Did it bother me that she’d gone after them at all or that she hadn’t mentioned either incident to me—making a move on Watson, hooking up with Holmes? It wasn’t as if she normally gave me a detailed account of her every maneuver… but I suspected she’d made a conscious decision to keep this to herself. I could even understand why. Things hadn’t been quite as steady between the two of us since the night we’d shared together in London.
It was harder to tamp down desires after they’d had a little room to breathe and grow.
Jemma had made the boundaries of our partnership clear. Any trouble I had with maintaining that distance was on me.
I forced my hands to relax on the wheel. Lestrade was flipping through a notepad.
“You know, we haven’t seen any more of those strange light effects around her this time around. What do you make of that?”
Watson cocked his head. “We did conclude they had to be coming from someone other than her. That someone probably stayed in London. Maybe it really was some conference-goer who was envious of the time she was spending with us—nothing to do with her personally at all.”
“Maybe,” Lestrade said with a frown. I’d have liked to see the look on their faces if they’d had to deal with the actual monsters Jemma was taking on. Maybe the things would eat the two of them, and Holmes too, and save us any more hassle.
The police station came into view up ahead. “Here we are,” I said.
“Good luck with the lab coats,” Lestrade said to Watson flippantly. The detective inspector climbed out.
Watson leaned forward. “I need to get to the university hospital now.”
“Of course.”
I pulled back into traffic, needing a few seconds to work out the best route based on my memory of the city maps. The police station had made sense. What information did the Londoners think they were going to get out of the city’s main hospital that would help them figure out Jemma’s plans?

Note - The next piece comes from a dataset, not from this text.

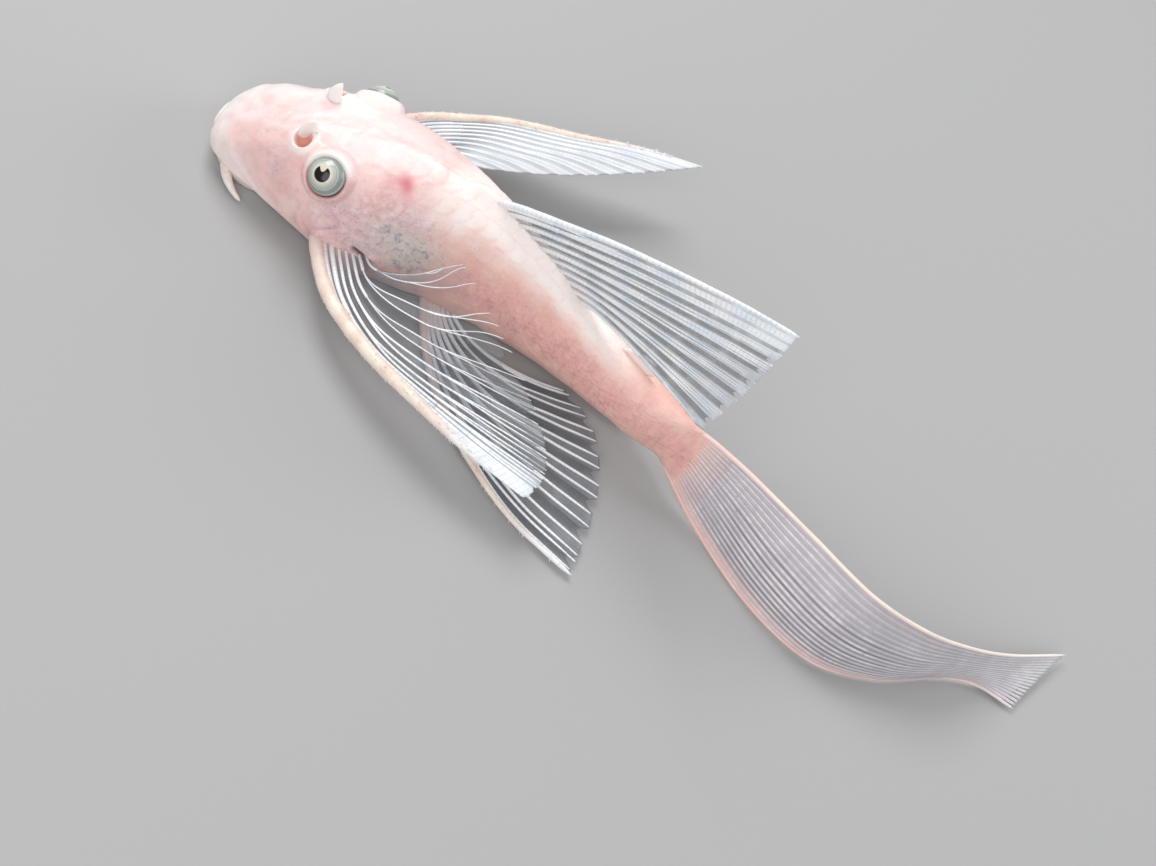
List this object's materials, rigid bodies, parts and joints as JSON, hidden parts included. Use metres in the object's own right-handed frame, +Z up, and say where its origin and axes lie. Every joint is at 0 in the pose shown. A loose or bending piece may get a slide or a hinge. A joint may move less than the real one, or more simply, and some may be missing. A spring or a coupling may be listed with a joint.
{
  "type": "bristlenose pleco",
  "caption": "Still model of a pale longfin bristlenose pleco at life size, resting on its belly with its head turned, long fins spread and its tail fin trailing.",
  "frame": {"origin": "middle of the flat of the belly, on the surface the fish rests on", "axes": "+X forward towards the head, +Y the fish's left, +Z up"},
  "size_m": [0.1373, 0.0679, 0.0338],
  "materials": {
    "flesh": "moist pale pink skin over bony plates",
    "lips": "soft white",
    "eyes": "wet, grey-green",
    "fins": "thin translucent white membrane over white rays"
  },
  "bodies": {
    "root": {"head": "flesh", "torso": "flesh", "tail_stem": "flesh", "mouth": "lips", "eye_left": "eyes", "eye_right": "eyes", "pectoral_fin_left": "fins", "pectoral_fin_right": "fins", "pelvic_fin_left": "fins", "pelvic_fin_right": "fins", "dorsal_fin": "fins", "adipose_fin": "fins", "anal_fin": "fins", "caudal_fin": "fins"}
  },
  "joints": []
}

I’d just have to find out. That was what she neede
d from me. These three would outlive their usefulness soon enough, and then we could move on completely.

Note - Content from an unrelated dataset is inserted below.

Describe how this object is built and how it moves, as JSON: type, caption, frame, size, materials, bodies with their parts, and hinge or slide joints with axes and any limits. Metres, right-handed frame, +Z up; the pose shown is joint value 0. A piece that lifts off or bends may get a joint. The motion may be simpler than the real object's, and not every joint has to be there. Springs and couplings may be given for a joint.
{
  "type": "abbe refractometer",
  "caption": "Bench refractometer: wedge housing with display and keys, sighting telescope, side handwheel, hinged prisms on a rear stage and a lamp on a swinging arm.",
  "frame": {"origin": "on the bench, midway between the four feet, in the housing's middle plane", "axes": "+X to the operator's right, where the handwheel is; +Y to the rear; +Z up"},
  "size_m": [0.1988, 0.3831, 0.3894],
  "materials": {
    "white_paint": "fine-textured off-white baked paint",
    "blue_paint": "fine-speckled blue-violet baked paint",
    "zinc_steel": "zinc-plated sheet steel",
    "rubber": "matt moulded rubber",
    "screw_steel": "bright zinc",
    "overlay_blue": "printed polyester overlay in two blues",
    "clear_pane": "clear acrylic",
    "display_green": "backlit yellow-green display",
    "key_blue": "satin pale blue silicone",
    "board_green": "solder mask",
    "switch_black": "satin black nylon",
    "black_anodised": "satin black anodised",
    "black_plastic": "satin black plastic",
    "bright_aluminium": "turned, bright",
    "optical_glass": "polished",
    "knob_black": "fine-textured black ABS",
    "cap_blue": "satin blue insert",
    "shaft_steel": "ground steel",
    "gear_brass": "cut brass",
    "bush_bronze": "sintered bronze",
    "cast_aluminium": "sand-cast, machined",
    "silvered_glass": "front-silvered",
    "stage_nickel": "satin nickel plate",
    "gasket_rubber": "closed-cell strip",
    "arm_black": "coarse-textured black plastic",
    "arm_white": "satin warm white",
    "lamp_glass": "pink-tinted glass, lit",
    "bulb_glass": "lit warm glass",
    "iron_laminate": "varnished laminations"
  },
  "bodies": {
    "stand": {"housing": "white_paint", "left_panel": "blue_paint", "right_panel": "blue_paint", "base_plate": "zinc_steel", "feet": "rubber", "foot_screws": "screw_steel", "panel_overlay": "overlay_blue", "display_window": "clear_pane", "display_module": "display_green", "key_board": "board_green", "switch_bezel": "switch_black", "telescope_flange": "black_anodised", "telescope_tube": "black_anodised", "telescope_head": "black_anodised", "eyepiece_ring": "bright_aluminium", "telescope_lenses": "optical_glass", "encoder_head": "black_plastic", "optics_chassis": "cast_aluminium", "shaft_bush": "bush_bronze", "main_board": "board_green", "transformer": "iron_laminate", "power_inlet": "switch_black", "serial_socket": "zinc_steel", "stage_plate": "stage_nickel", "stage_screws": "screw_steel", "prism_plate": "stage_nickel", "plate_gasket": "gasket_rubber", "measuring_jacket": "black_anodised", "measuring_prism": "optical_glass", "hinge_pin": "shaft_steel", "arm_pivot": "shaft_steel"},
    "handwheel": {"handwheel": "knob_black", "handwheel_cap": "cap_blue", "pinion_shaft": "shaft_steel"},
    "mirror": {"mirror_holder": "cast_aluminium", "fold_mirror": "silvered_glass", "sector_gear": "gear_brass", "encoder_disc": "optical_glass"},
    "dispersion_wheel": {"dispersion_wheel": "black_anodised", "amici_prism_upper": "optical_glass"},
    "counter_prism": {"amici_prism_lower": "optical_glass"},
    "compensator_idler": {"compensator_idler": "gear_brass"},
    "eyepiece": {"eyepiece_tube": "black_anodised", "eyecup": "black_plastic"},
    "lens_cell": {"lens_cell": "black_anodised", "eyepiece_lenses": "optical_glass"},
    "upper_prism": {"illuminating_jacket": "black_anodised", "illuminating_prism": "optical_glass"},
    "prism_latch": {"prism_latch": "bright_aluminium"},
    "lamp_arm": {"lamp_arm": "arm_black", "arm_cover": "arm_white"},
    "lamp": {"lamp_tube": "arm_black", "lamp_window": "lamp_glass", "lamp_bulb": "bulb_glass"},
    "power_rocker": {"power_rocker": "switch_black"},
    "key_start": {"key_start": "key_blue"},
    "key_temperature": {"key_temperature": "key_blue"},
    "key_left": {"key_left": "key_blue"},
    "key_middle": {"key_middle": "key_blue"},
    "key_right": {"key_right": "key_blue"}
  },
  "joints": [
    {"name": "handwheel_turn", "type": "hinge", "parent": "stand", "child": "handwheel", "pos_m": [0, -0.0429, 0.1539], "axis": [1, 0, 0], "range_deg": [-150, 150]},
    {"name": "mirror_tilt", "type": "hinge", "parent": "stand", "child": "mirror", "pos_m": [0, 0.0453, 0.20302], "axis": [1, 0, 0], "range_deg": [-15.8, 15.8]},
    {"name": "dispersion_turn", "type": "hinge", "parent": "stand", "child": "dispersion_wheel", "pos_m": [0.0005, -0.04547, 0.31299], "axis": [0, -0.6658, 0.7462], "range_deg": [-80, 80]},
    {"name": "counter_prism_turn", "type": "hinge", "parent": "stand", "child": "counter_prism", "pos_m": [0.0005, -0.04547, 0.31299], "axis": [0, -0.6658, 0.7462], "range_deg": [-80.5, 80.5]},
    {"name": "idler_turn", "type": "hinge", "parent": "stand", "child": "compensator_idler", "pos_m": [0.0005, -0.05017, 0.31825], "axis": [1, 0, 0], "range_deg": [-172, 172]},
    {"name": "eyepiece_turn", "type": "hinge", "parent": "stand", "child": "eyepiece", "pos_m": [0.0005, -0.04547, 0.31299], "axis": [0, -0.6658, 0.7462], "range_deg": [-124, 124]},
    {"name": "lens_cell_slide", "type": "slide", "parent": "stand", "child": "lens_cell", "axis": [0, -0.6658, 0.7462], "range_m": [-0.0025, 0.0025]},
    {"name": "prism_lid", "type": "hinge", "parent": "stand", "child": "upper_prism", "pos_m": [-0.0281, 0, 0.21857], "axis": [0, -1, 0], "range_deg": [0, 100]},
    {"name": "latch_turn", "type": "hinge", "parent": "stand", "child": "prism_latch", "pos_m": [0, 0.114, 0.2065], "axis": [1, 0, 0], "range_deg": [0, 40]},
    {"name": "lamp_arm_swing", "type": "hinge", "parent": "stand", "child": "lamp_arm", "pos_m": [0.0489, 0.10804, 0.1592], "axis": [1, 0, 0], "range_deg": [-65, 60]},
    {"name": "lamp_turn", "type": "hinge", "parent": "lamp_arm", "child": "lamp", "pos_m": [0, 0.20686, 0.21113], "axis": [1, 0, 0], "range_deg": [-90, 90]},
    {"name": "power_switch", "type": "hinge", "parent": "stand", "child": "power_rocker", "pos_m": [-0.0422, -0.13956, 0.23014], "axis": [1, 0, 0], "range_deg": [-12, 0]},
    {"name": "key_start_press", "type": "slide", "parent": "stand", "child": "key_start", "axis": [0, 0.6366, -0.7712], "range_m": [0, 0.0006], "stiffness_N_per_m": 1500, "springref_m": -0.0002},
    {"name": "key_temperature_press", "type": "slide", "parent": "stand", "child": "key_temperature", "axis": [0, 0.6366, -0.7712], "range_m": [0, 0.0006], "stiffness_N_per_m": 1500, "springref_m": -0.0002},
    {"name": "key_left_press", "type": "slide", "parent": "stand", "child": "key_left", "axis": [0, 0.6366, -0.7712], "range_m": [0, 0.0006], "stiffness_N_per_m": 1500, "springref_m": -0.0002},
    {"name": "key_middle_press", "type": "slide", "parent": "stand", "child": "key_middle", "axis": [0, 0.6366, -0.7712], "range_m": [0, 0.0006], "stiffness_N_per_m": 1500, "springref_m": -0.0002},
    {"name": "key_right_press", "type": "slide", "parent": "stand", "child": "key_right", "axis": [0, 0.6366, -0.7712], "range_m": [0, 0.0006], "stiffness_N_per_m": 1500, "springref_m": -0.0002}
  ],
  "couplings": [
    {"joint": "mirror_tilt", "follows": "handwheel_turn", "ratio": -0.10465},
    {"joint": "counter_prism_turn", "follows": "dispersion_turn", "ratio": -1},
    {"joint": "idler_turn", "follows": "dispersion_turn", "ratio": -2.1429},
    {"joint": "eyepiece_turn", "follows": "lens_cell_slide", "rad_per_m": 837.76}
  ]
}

“Are you sick?” I asked. “I have lived here a long time. If there’s something specific you need, I might be able to suggest a place not so busy as the hospital.”
“That’s all right, but thank you,” Watson said. “I’m not going for treatment, just to look at some records. I understand the hospital is associated with the Ministry of Health.”
“Ah, I see, indeed,” I said with an agreeable bob of my head. “Well, if there is anything else you’re looking to know—even about areas farther abroad. Before I settled down here, I lived many places around the country.”
Watson stayed quiet for long enough that I thought I hadn’t hooked him. But he was obviously a little desperate for information. I could only imagine what they’d made of the odd story Jemma had slyly laid out for them.
“Have you always lived in cities?” he asked. “Did you ever spend much time in the countryside—near the mountains, maybe?”
“Oh, yes. In my younger days I liked to adventure. I’ve been many places, talked to many people.”
He worried at his lower lip for a moment. “Did you ever hear any strange stories—about things happening on or near any of the mountains?”
“Hmm.” I sucked in a breath slowly as if thinking it over. I couldn’t point him in the right direction since I didn’t know what that was. Jemma and I were counting on his bunch figuring that out. I could at least give him an encouraging nudge that there was something to find.
“There was one place, years ago, people in town talked about things disappearing now and then,” I said. “They didn’t know why. The custom was to say the fae folk from the mountain took it. Silly tales. Not what you’re looking for.”
“There might be something to it,” Watson said, eagerly enough that I had to suppress another smile. “Which town was that?”
“I can’t remember for sure. I moved around so much back then. It was very close to the foot of the mountain—that much I can picture.”